Green hydrogen from the EL 4.0 already has a price range of 3.4- 6.1€/kg. And as with the AEM Multicore, our single-core electrolyser should only get more cost-competitive over time: We’re planning for a 60% reduction in its LCOH by 2025 as EL 4.0 price drops due to mass production.
Shifting away from fossil fuel volatility
Using fossil fuels and their derivatives means being exposed to risk thanks to their volatile prices – and especially so when talking about natural gas, the most common precursor to grey hydrogen. On the flipside, green hydrogen is produced through water electrolysis from renewable electricity. If the electricity comes from self-production or long-term power purchase agreements (PPA), the main investment (covering the majority of the total cost of ownership (TCO)) happens before the electrolysers are installed, meaning that the hydrogen costs are locked in and predictable.
And even if your renewable energy source isn’t locked in, the prices of renewable electricity bought from the grid on spot (without long-term contracts) still fluctuate less than fossil fuel prices.
This makes green hydrogen from renewable energy sources a hedge against energy price volatility – as well as a hedge against inflation. By making investment upfront and not paying fluctuating prices for natural gas with decreasing purchasing power, the real cost of green hydrogen is much lower.

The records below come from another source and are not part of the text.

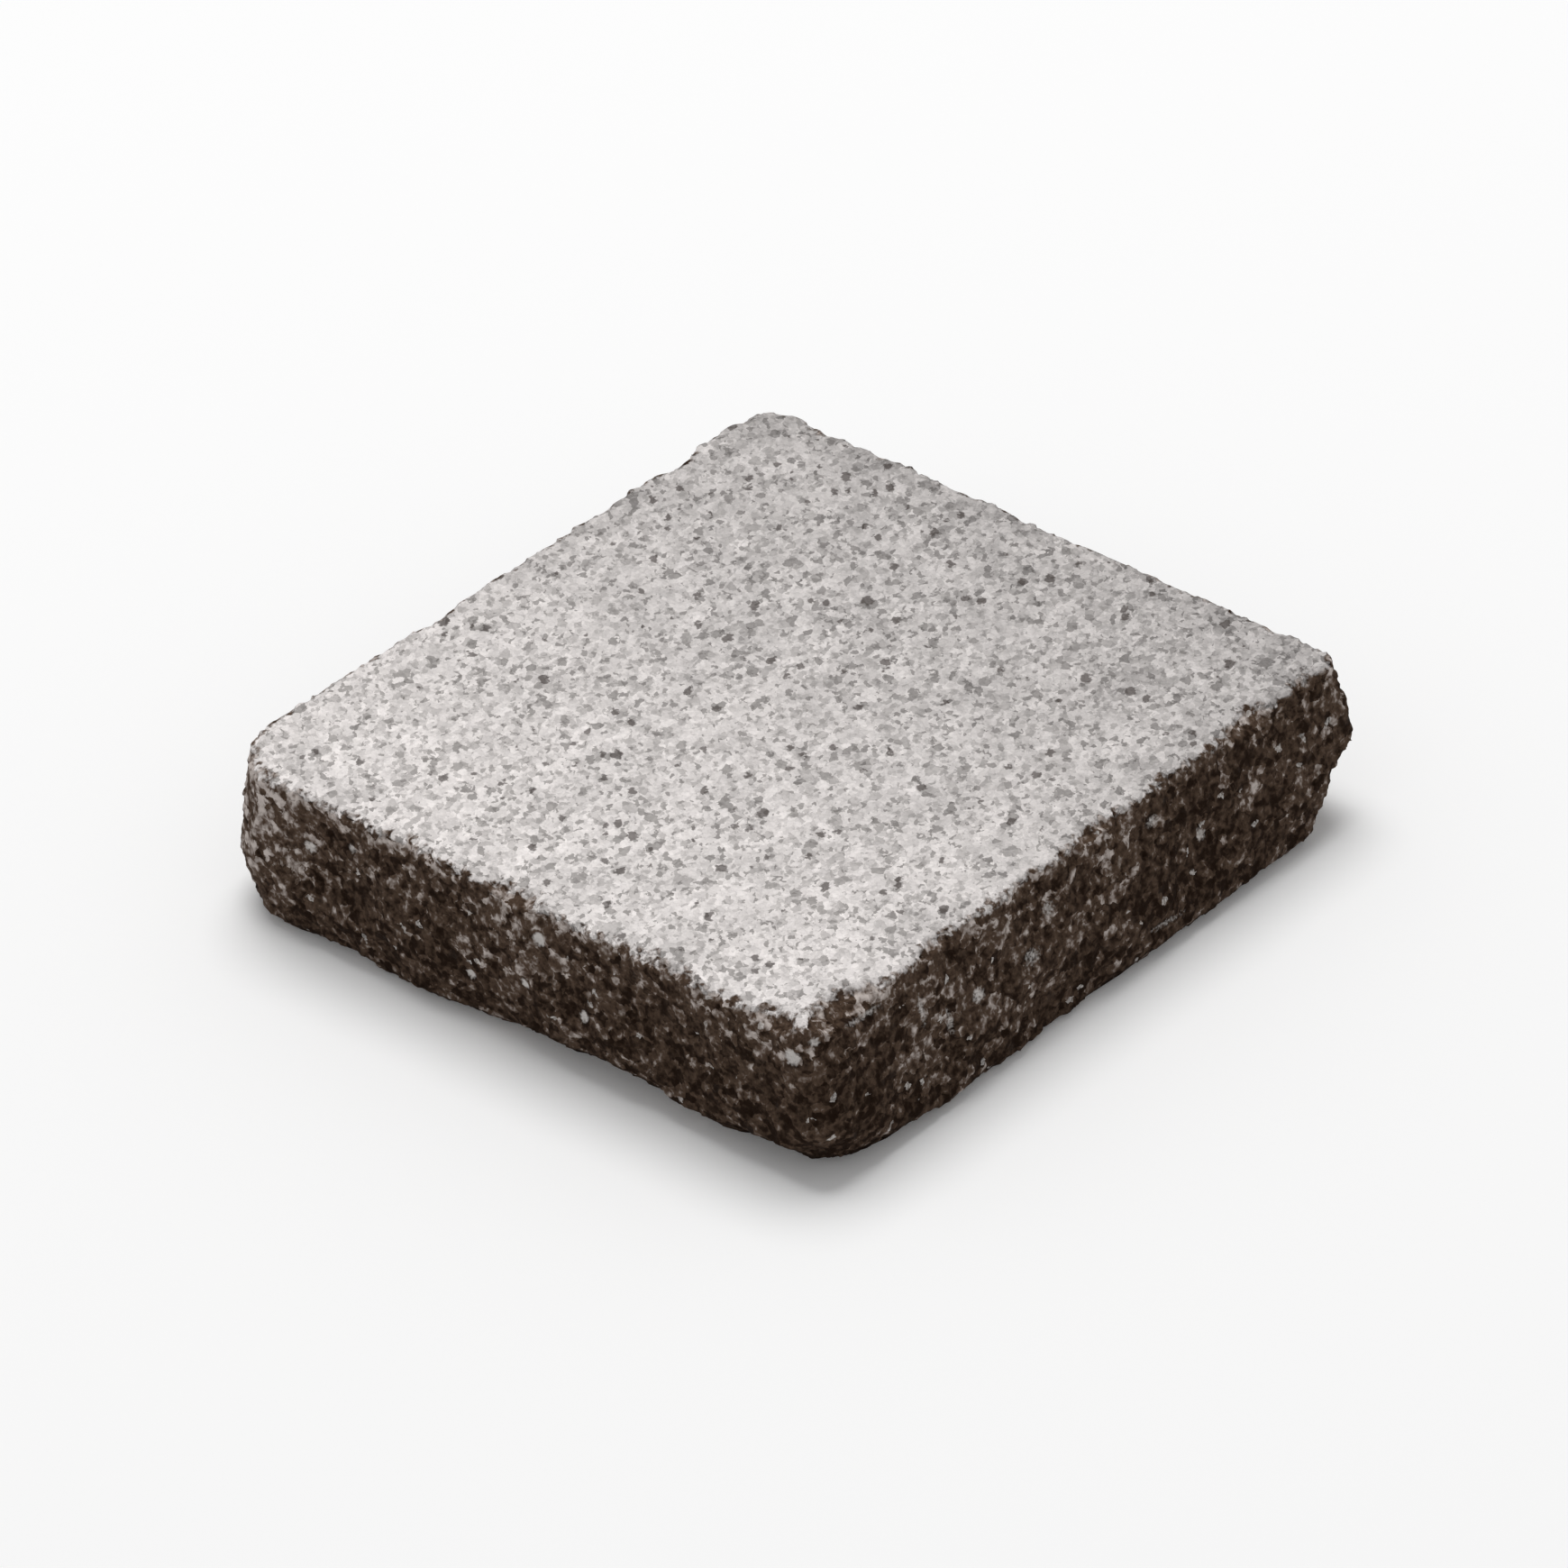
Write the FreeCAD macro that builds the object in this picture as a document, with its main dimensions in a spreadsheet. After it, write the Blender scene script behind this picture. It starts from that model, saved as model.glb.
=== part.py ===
import FreeCAD, Part
import os

import Sketcher
from FreeCAD import Vector

# Split granite sett: one block, dressed flat on its head and split on its four sides.
# Millimetres, +Z up, origin at the middle of the foot, which is the face that it is bedded on.
# Each side is named by where it lies: front is -Y, right is +X, back is +Y and left is -X.

NODE = "sett"

# The head is a four-sided figure that is nearly a rectangle. Each of its corners has its own
# small offset from the corner of the nominal rectangle.
SIZES = {
    "length": (100.0, "nominal size of the head along X"),
    "width": (104.0, "nominal size of the head along Y"),
    "thickness": (23.0, "head to foot"),
    "front_left_x": (1.4, "front left corner of the head, off the nominal corner"),
    "front_left_y": (-0.9, "the same along Y"),
    "front_right_x": (3.1, "front right corner"),
    "front_right_y": (1.0, "the same along Y"),
    "back_right_x": (-2.3, "back right corner"),
    "back_right_y": (1.2, "the same along Y"),
    "back_left_x": (-1.8, "back left corner"),
    "back_left_y": (-0.3, "the same along Y"),
    "front_left_round": (10.0, "plan radius of the front left corner, head to belly"),
    "front_right_round": (4.5, "plan radius of the front right corner"),
    "back_right_round": (1.5, "plan radius of the back right corner"),
    "back_left_round": (4.0, "plan radius of the back left corner"),
    "front_left_foot_round": (9.0, "plan radius of the front left corner, heel to foot"),
    "front_right_foot_round": (13.0, "plan radius of the front right corner there"),
    "back_right_foot_round": (4.5, "plan radius of the back right corner there"),
    "back_left_foot_round": (9.0, "plan radius of the back left corner there"),
    "arris_break": (0.5, "bevel that is worn onto the edge round the head"),
    "belly_height": (8.0, "height at which the split sides stand furthest out"),
    "belly_front": (0.9, "how far the front stands out of the arris at the belly"),
    "belly_right": (2.8, "the same on the right"),
    "belly_back": (1.2, "the same at the back"),
    "belly_left": (2.2, "the same on the left"),
    "heel_front": (0.0, "how far the front stands out of the arris just above the foot"),
    "heel_right": (2.6, "the same on the right"),
    "heel_back": (-0.4, "the same at the back"),
    "heel_left": (0.2, "the same on the left"),
    "foot_break": (1.8, "bevel round the foot"),
}

# Where each side starts and ends, seen from outside from left to right, and its outward direction.
SIDES = {
    "front": ("front_left", "front_right", -90),
    "right": ("front_right", "back_right", 0),
    "back": ("back_right", "back_left", 90),
    "left": ("back_left", "front_left", 180),
}

# Which way each corner lies from the middle, the two sides that meet there, in the order that
# the outline runs, and the direction that the corner points in.
CORNERS = {
    "front_left": (-1, -1, "left", "front", -135),
    "front_right": (1, -1, "front", "right", -45),
    "back_right": (1, 1, "right", "back", 45),
    "back_left": (-1, 1, "back", "left", 135),
}

# The levels at which the outline is drawn, from the head down: the height of each, how far a
# side stands out of the arris there, and which of its plan radii each corner has there.
LEVELS = {
    "head": ("sizes.thickness", "-sizes.arris_break", "round"),
    "arris": ("sizes.thickness - sizes.arris_break", "0", "round"),
    "belly": ("sizes.belly_height", "sizes.belly_{side}", "round"),
    "heel": ("sizes.foot_break", "sizes.heel_{side}", "foot_round"),
    "foot": ("0", "sizes.heel_{side} - sizes.foot_break", "foot_round"),
}

# A flake scar is the hollow of a ball that stands outside the stone and bites into it.
# On a side it has: the side, what it bites into, its place along the side from 0 to 1, how far
# its direction tilts up from level, the ball's radius and how deep it bites.
SIDE_SCARS = {
    "front_arris_flake": ("front", "arris", 0.35, 50.0, 14.0, 0.8),
    "front_arris_nick": ("front", "arris", 0.505, 48.0, 9.0, 1.6),
    "front_arris_long": ("front", "arris", 0.755, 45.0, 40.0, 1.0),
    "front_arris_tip": ("front", "arris", 0.935, 48.0, 5.0, 1.9),
    "right_arris_lip": ("right", "arris", 0.075, 62.0, 12.0, 2.2),
    "right_arris_left": ("right", "arris", 0.24, 45.0, 7.0, 0.9),
    "right_arris_middle": ("right", "arris", 0.54, 50.0, 12.0, 0.9),
    "right_arris_right": ("right", "arris", 0.83, 48.0, 10.0, 1.6),
    "back_arris_left": ("back", "arris", 0.55, 50.0, 22.0, 0.7),
    "back_arris_right": ("back", "arris", 0.89, 45.0, 12.0, 0.9),
    "left_arris_left": ("left", "arris", 0.17, 48.0, 9.0, 1.2),
    "left_arris_right": ("left", "arris", 0.62, 45.0, 25.0, 0.8),
    "front_hollow_left": ("front", "belly", 0.22, 12.0, 36.0, 0.8),
    "front_hollow_middle": ("front", "belly", 0.47, -4.0, 52.0, 0.9),
    "front_hollow_right": ("front", "belly", 0.74, 10.0, 44.0, 0.8),
    "right_hollow_left": ("right", "belly", 0.20, 8.0, 40.0, 0.9),
    "right_hollow_middle": ("right", "belly", 0.46, -5.0, 56.0, 0.9),
    "right_hollow_right": ("right", "belly", 0.72, 12.0, 38.0, 0.8),
    "back_hollow_left": ("back", "belly", 0.24, -6.0, 46.0, 0.8),
    "back_hollow_middle": ("back", "belly", 0.50, 10.0, 58.0, 1.0),
    "back_hollow_right": ("back", "belly", 0.78, 4.0, 34.0, 0.8),
    "left_hollow_left": ("left", "belly", 0.27, 10.0, 48.0, 0.9),
    "left_hollow_middle": ("left", "belly", 0.52, -5.0, 40.0, 0.8),
    "left_hollow_right": ("left", "belly", 0.76, 8.0, 52.0, 0.8),
    "front_foot_scar": ("front", "foot", 0.67, -45.0, 200.0, 1.5),
    "front_foot_end": ("front", "foot", 0.95, -45.0, 60.0, 1.9),
    "right_foot_scar": ("right", "foot", 0.02, -45.0, 160.0, 1.7),
    "back_foot_scar": ("back", "foot", 0.62, -45.0, 26.0, 1.4),
    "left_foot_scar": ("left", "foot", 0.36, -45.0, 22.0, 1.3),
}
SIDE_SCAR_SIZES = ("along", "tilt", "ball", "bite")

# A corner scar points the way that its corner does, so it has no place along a side.
CORNER_SCARS = {
    "back_left_chip": ("back_left", "arris", 35.0, 14.0, 1.8),
    "back_right_spall": ("back_right", "foot", -12.0, 15.0, 5.2),
}
CORNER_SCAR_SIZES = ("tilt", "ball", "bite")

# What a scar bites into: the level whose outline it lies on, and its height.
BITES_INTO = {
    "arris": ("arris", "sizes.thickness"),
    "belly": ("belly", "sizes.belly_height"),
    "foot": ("foot", "0"),
}


def make_sheet(doc):
    """Writes every driving size into a spreadsheet, with its name as the cell's alias."""
    rows = [(name, value, note) for name, (value, note) in SIZES.items()]
    for scars, size_names in ((SIDE_SCARS, SIDE_SCAR_SIZES), (CORNER_SCARS, CORNER_SCAR_SIZES)):
        for scar, (place, edge, *values) in scars.items():
            for size, value in zip(size_names, values):
                rows.append((f"{scar}_{size}", value, f"flake scar, {place}, {edge}"))
    sheet = doc.addObject("Spreadsheet::Sheet", "sizes")
    for row, (name, value, note) in enumerate(rows, start=1):
        sheet.set(f"A{row}", name)
        sheet.set(f"B{row}", str(value))
        sheet.set(f"C{row}", note)
        sheet.setAlias(f"B{row}", name)
    doc.recompute()
    return sheet


def corner_place(level, corner):
    """The expressions for a corner's X and Y at a level, before it is rounded."""
    sign_x, sign_y, *sides, _ = CORNERS[corner]
    side_x = next(side for side in sides if side in ("left", "right"))
    side_y = next(side for side in sides if side in ("front", "back"))
    out = LEVELS[level][1]
    x = f"{sign_x} * (sizes.length / 2 + {out.format(side=side_x)}) + sizes.{corner}_x"
    y = f"{sign_y} * (sizes.width / 2 + {out.format(side=side_y)}) + sizes.{corner}_y"
    return x, y


def bind(sketch, name, constraint, expression):
    """Adds a dimension to a sketch, names it and ties it to the sheet."""
    index = sketch.addConstraint(constraint)
    sketch.renameConstraint(index, name)
    sketch.setExpression(f"Constraints.{name}", expression)


def draw_outline(body, sheet, level):
    """A sketch of the stone's outline at one level: four sides and four rounded corners.

    It is drawn on the nominal rectangle, and its dimensions then move it to its place.
    """
    sketch = body.newObject("Sketcher::SketchObject", f"{level}_outline")
    floor_plane = next(part for part in body.Origin.OriginFeatures if part.Role == "XY_Plane")
    sketch.AttachmentSupport = [(floor_plane, "")]
    sketch.MapMode = "FlatFace"
    height, _, rounding = LEVELS[level]
    sketch.setExpression("AttachmentOffset.Base.z", height)

    nominal = {}
    radii = {}
    for corner, (sign_x, sign_y, *_) in CORNERS.items():
        nominal[corner] = Vector(sign_x * sheet.length / 2, sign_y * sheet.width / 2, 0)
        radii[corner] = sheet.get(f"{corner}_{rounding}")

    lines = {}
    for side, (start, end, _) in SIDES.items():
        along = (nominal[end] - nominal[start]).normalize()
        line_start = nominal[start] + along * radii[start]
        line_end = nominal[end] - along * radii[end]
        lines[side] = sketch.addGeometry(Part.LineSegment(line_start, line_end))

    for corner, (_, _, before, after, _) in CORNERS.items():
        sharp = sketch.addGeometry(Part.Point(nominal[corner]), True)
        places = zip("XY", nominal[corner], corner_place(level, corner))
        for axis, value, expression in places:
            distance = Sketcher.Constraint(f"Distance{axis}", -1, 1, sharp, 1, value)
            bind(sketch, f"{corner}_{axis}", distance, expression)
        for side in (before, after):
            sketch.addConstraint(Sketcher.Constraint("PointOnObject", sharp, 1, lines[side]))

        start = sketch.getPoint(lines[before], 2)
        end = sketch.getPoint(lines[after], 1)
        crown = (start + end) * 0.5 + (nominal[corner] * 2 - start - end) * 0.2
        arc = sketch.addGeometry(Part.Arc(start, crown, end))
        sketch.addConstraint(Sketcher.Constraint("Tangent", lines[before], 2, arc, 1))
        sketch.addConstraint(Sketcher.Constraint("Tangent", arc, 2, lines[after], 1))
        radius = Sketcher.Constraint("Radius", arc, radii[corner])
        bind(sketch, f"{corner}_radius", radius, f"sizes.{corner}_{rounding}")
    return sketch


def loft_block(body, outlines):
    """The block before any flake is off: straight from each outline to the next, head to foot."""
    block = body.newObject("PartDesign::AdditiveLoft", "split_block")
    block.Profile = outlines[0]
    block.Sections = outlines[1:]
    block.Ruled = True
    return block


def knock_off(body, name, height, spot, heading):
    """Takes one flake off at a spot, given as the expressions for its X and Y."""
    ball, bite, tilt = (f"sizes.{name}_{size}" for size in ("ball", "bite", "tilt"))
    reach = f"({ball} - {bite})"
    place = {
        "x": f"{spot[0]} + {reach} * cos({tilt}) * cos({heading})",
        "y": f"{spot[1]} + {reach} * cos({tilt}) * sin({heading})",
        "z": f"{height} + {reach} * sin({tilt})",
    }
    scar = body.newObject("PartDesign::SubtractiveSphere", name)
    scar.setExpression("Radius", ball)
    for axis, expression in place.items():
        scar.setExpression(f"Placement.Base.{axis}", expression)


def knock_off_side(body, name):
    """A flake off a side, at its place along the line between the side's two corners."""
    side, edge = SIDE_SCARS[name][:2]
    level, height = BITES_INTO[edge]
    start, end, heading = SIDES[side]
    along = f"sizes.{name}_along"
    ends = zip(corner_place(level, start), corner_place(level, end))
    spot = [f"(1 - {along}) * ({first}) + {along} * ({last})" for first, last in ends]
    knock_off(body, name, height, spot, heading)


def knock_off_corner(body, name):
    """A flake off a corner, measured from where the two sides would meet."""
    corner, edge = CORNER_SCARS[name][:2]
    level, height = BITES_INTO[edge]
    knock_off(body, name, height, corner_place(level, corner), CORNERS[corner][-1])


def check(doc, body):
    """Stops the build if an object failed, a flake is missing or the stone isn't one solid."""
    for item in doc.Objects:
        if "Invalid" in item.State or "Error" in item.State:
            raise RuntimeError(f"{item.Label} failed: {item.State}")
    shape = body.Shape
    if shape.isNull() or not shape.isValid() or len(shape.Solids) != 1:
        raise RuntimeError(f"{body.Label} isn't one valid solid")
    hollows = [face for face in shape.Faces if isinstance(face.Surface, Part.Sphere)]
    scars = len(SIDE_SCARS) + len(CORNER_SCARS)
    if len(hollows) < scars:
        raise RuntimeError(f"{scars - len(hollows)} flake scars took nothing off")


def build():
    doc = FreeCAD.newDocument("granite_sett")
    sheet = make_sheet(doc)
    body = doc.addObject("PartDesign::Body", "Body")
    body.Label = NODE

    outlines = [draw_outline(body, sheet, level) for level in LEVELS]
    doc.recompute()
    loft_block(body, outlines)
    doc.recompute()

    for name in SIDE_SCARS:
        knock_off_side(body, name)
    for name in CORNER_SCARS:
        knock_off_corner(body, name)
    doc.recompute()

    # The outline is uneven, so the stone moves until the middle of its box is over the origin.
    box = body.Shape.optimalBoundingBox()
    body.Placement.Base = Vector(-box.Center.x, -box.Center.y, 0)
    doc.recompute()
    check(doc, body)

    os.makedirs("parts", exist_ok=True)
    shape = body.Shape
    shape.exportStep(f"parts/{NODE}.step")
    print(f"{NODE}: {box.XLength:.1f} x {box.YLength:.1f} x {box.ZLength:.1f} mm")
    print(f"moved by {body.Placement.Base.x:.2f}, {body.Placement.Base.y:.2f} mm")
    print(f"{shape.Volume / 1000:.1f} cm3, {len(shape.Faces)} faces")


build()
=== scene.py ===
import math

import bmesh
import bpy
import numpy as np
from bpy.props import FloatProperty, FloatVectorProperty, IntProperty, PointerProperty
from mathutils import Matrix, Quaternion, Vector, kdtree, noise


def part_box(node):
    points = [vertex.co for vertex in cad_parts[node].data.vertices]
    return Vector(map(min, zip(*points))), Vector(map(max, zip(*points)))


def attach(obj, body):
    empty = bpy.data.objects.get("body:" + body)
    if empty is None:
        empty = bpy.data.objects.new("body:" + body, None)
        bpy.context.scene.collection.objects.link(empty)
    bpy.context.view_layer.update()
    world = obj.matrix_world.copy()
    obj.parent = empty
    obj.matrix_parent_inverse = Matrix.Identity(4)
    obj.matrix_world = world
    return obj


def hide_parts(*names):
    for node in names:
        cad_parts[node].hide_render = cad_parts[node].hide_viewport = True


# The finish of one split granite sett: a head that is dressed flat and pale, four dark sides that
# were split, and a broken arris between them. Metres, +Z up, foot on the floor at Z 0.
# Each side is named by where it lies: front is -Y, right is +X, back is +Y and left is -X.

bl_info = {
    "name": "Granite sett",
    "version": (1, 0, 0),
    "blender": (4, 5, 0),
    "location": "3D View > Sidebar > Sett",
    "description": "Cuts a split granite sett's relief, gives it its stone and sets it on a stage",
    "category": "Object",
}

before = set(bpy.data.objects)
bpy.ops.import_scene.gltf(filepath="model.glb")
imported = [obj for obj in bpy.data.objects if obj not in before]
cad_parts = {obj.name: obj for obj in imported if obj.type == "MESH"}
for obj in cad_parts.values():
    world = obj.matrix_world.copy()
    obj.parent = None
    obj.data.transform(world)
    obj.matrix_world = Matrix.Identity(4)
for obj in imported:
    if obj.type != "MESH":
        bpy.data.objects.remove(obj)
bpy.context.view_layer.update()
SETT_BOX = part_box("sett")

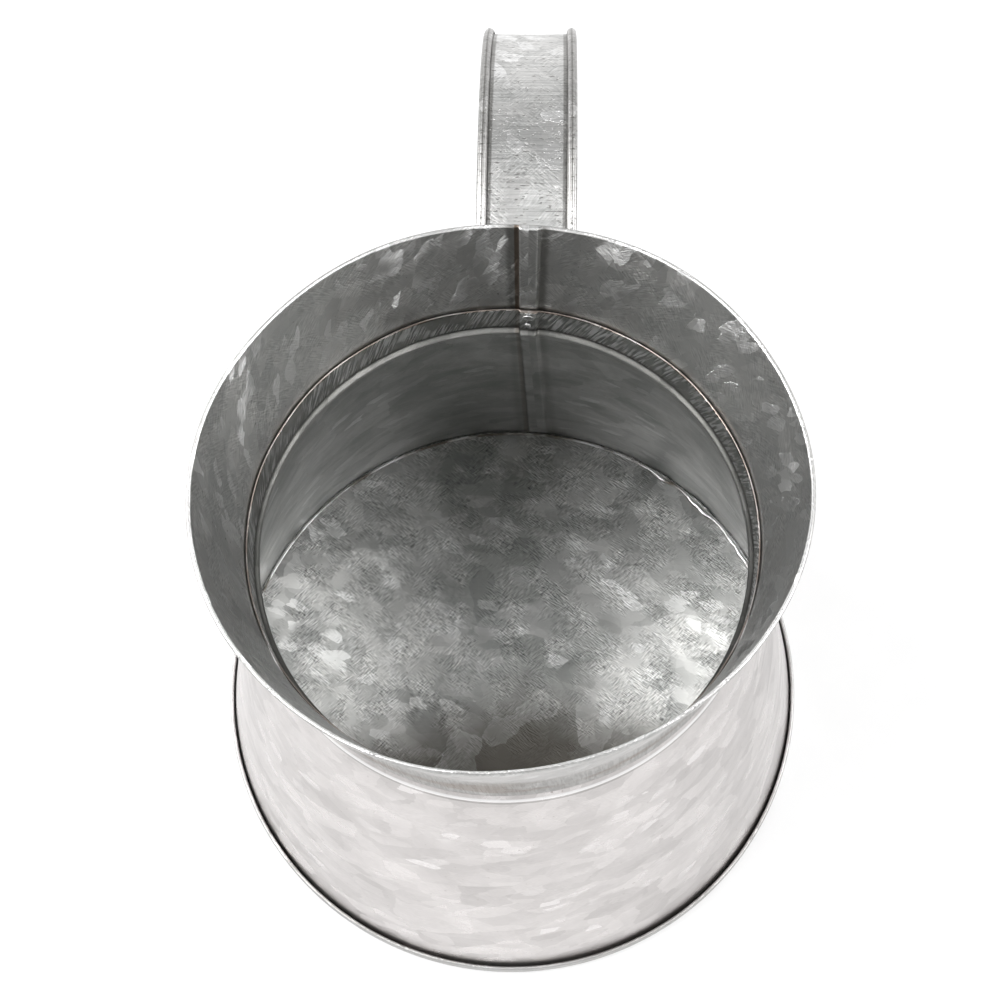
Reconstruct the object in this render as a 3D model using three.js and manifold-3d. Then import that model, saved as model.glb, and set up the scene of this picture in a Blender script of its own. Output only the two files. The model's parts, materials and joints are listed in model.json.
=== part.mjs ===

And just to be clear, the natural gas price ranges we used in the calculations above assumed a normal market; not the skyrocketing prices in 2022 that will have pushed grey hydrogen costs even higher.
One more point to consider: These prices do not take into account carbon taxes or other costs related to environmental externalities, which would boost the price of grey hydrogen. If these costs are taken into account as they deserve to be, green hydrogen will rapidly outcompete grey and the energy transition will come even faster.
This adds up to one sum: the days of fossil fuel grey hydrogen are numbered. Green hydrogen is already cost-competitive, with this trend set to become more pronounced as hydrogen electrolyser prices and LCOH drop. Now it’s time to rapidly scale up the rollout of low-cost green hydrogen.